Yes, the drive letter assignment depends on how you install it. If you run
setup from within XP it will use the drive letters that XP uses. If you
install it by booting from DVD, it will always assign the Vista partition
the drive letter C:. If you have 2 Vista partitions, they will both believe
that they are drive C: when you are booted into them.

Beverly
 
J

Jim Fraas

That wasn't the case with me.
'My settings

C: - XP
D - Napster music files
E - Documents (downloads go here in a Downloads folder)
F - DVD-RW drive
G VISTA!
H - OS files for XP AND vista (thisd partition is only 10 gigs)

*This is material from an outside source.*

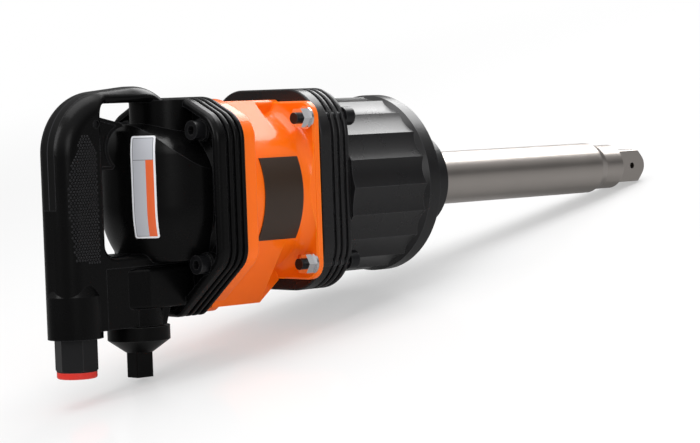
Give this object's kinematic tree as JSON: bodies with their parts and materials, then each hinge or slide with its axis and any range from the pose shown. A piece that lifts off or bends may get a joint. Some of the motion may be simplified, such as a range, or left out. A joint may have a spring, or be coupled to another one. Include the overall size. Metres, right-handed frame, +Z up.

They are the same in Vista reading the XP drive as C and the Vista drive as
G
 
M

mikeyhsd

if you install from within another OS instead of boot from dvd, it will use the correct drive letter.



(e-mail address removed)



I did a clean install of beta2.

i have xpp installed on c: drive.

vista on the second partition of my primary drive.

during setup i partitioned and formatted the D: partition. expecting vista
to be installed to the D drive.

but after setup vista is on a c: partition. and it shows XPP on D: and i
think you can't change the drive letters of a system or boot partition.

if I boot into XP it is on the c: and it shows vista on E:

hope this is will be resolved before RTM.

no biggie, but it would be nice if I could keep the same drive letters for
the same partitions\drives in different OS's.

or even better if you had the option to select a drive letter for each drive
including CD\ DVD devices during Windows setup

i.e.

HDD0 Partition0 = C:
DVD = D:
HDD0 Partition1 = V:
DVD-RW = W:
HDD1 Partition 0 = X:



I don't need to hear that this is by design, or to use 3rd party
partitioning software...

What is Microsoft's obsession with the C: drive?
 
R

roman modic

Hello!
if you install from within another OS instead of boot from dvd, it will use the correct drive letter.

Is it possible to install Vista from Windows 98SE?